Allowed out on licence in August 2013, he fled to join IS in Syria. Two months later, both Ondogo and Bilal, 27, who slipped into Syria earlier, died fighting in Homs.
Kahsay is also friends on Facebook with Sakaria Aden, 22, who was convicted last December for being part of a gang who conned pensioners out of £900,000 to fund IS in Syria.
The MoS monitored Kahsay for several weeks in London. He routinely got up around 1pm. On one occasion a white Muslim convert stayed with him and they both attended Friday prayer at the Al-Risalah mosque in nearby Holloway.
Despite repeated attempts to contact him, Kahsay refused to speak to the MoS and ran away when a reporter approached him.

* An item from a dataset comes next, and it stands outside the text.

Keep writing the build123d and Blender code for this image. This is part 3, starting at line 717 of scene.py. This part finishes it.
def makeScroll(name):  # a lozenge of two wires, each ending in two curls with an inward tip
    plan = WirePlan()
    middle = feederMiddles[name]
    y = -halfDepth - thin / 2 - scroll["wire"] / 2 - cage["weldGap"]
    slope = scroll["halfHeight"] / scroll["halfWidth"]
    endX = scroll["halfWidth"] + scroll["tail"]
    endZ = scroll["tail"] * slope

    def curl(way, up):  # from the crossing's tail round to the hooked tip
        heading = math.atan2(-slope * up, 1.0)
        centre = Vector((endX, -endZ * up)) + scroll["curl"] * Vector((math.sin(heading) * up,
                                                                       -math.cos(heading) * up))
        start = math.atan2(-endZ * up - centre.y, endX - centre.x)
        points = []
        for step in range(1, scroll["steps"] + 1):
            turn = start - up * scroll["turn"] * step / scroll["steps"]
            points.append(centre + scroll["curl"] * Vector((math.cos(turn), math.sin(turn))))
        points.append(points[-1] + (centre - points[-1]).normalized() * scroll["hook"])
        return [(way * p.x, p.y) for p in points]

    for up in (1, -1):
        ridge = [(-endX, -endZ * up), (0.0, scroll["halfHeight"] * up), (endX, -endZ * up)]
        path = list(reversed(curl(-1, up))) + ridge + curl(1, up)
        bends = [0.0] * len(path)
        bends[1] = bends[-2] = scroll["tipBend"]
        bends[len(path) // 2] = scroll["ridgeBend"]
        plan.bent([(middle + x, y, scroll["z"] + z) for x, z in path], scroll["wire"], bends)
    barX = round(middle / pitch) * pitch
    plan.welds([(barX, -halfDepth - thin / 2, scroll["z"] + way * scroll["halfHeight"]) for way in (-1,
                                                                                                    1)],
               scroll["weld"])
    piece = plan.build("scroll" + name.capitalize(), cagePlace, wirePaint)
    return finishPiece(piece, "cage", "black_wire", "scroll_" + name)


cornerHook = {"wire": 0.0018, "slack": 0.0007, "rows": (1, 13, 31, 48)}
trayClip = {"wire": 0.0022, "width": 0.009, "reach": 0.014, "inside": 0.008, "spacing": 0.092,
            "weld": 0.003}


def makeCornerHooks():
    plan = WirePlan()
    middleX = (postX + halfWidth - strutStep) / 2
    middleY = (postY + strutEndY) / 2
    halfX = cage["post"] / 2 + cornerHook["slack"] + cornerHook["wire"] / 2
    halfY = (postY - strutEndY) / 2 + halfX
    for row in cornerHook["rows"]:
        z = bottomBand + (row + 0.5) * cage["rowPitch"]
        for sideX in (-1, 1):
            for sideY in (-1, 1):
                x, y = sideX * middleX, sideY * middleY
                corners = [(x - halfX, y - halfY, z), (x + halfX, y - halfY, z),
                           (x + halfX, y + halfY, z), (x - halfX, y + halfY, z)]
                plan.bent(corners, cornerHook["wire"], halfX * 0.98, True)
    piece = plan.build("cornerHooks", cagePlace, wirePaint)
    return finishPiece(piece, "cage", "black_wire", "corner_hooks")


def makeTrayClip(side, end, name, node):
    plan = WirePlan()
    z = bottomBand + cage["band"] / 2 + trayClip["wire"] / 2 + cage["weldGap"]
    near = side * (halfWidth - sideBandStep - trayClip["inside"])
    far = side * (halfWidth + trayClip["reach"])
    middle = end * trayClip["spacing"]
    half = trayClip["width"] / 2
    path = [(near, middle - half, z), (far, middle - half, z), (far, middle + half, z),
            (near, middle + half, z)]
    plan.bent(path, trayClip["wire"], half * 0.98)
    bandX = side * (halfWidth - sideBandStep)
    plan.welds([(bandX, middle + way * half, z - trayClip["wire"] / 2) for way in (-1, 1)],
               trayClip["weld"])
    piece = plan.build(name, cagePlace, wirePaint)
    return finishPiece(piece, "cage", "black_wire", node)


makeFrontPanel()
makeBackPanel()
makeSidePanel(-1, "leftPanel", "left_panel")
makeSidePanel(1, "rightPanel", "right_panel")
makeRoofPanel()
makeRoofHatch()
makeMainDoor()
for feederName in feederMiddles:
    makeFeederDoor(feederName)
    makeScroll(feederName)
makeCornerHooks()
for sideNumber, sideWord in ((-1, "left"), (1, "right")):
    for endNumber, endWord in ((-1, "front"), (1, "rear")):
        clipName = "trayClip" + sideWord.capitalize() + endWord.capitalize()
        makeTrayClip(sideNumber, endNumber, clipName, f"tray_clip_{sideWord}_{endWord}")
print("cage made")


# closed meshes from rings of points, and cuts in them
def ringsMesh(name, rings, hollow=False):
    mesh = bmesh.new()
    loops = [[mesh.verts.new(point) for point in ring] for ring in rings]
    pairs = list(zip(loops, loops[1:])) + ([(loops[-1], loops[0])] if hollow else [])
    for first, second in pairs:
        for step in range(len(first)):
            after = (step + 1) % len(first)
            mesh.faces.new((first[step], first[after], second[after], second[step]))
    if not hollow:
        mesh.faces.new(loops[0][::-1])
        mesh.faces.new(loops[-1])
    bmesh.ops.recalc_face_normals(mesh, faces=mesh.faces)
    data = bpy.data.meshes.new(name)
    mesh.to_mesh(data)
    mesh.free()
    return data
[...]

One member of the Eritrean community in London said he had heard from two sources that Kahsay went to Syria when he skipped bail.
Fasil Towalde (pictured), 21, an Eritrean Muslim who grew up in London near to Kahsay, left for Syria in late 2013 and died in November the following year in Kobane
The source, who did not want to be named, said: ‘I heard this rumour around January 2015. But from what I know he went to Syria when he fled his bail. I heard it as it is being spoken about in the Eritrean community.’
Neighbours of Kahsay said a friend who was a previous tenant at his flat was being monitored by Met counter-terrorism officers last summer.
However, other friends of Kahsay said they had never heard of him going to Syria to join IS and said he was a student at a London university.
Labour MP Keith Vaz, chairman of the powerful Home Affairs Committee, said: ‘This is most surprising.
In the current climate I would have hoped that the authorities would have been more carefully monitoring him given his history and activities.
‘I hope that the police will look into this case more carefully so the public can be protected.’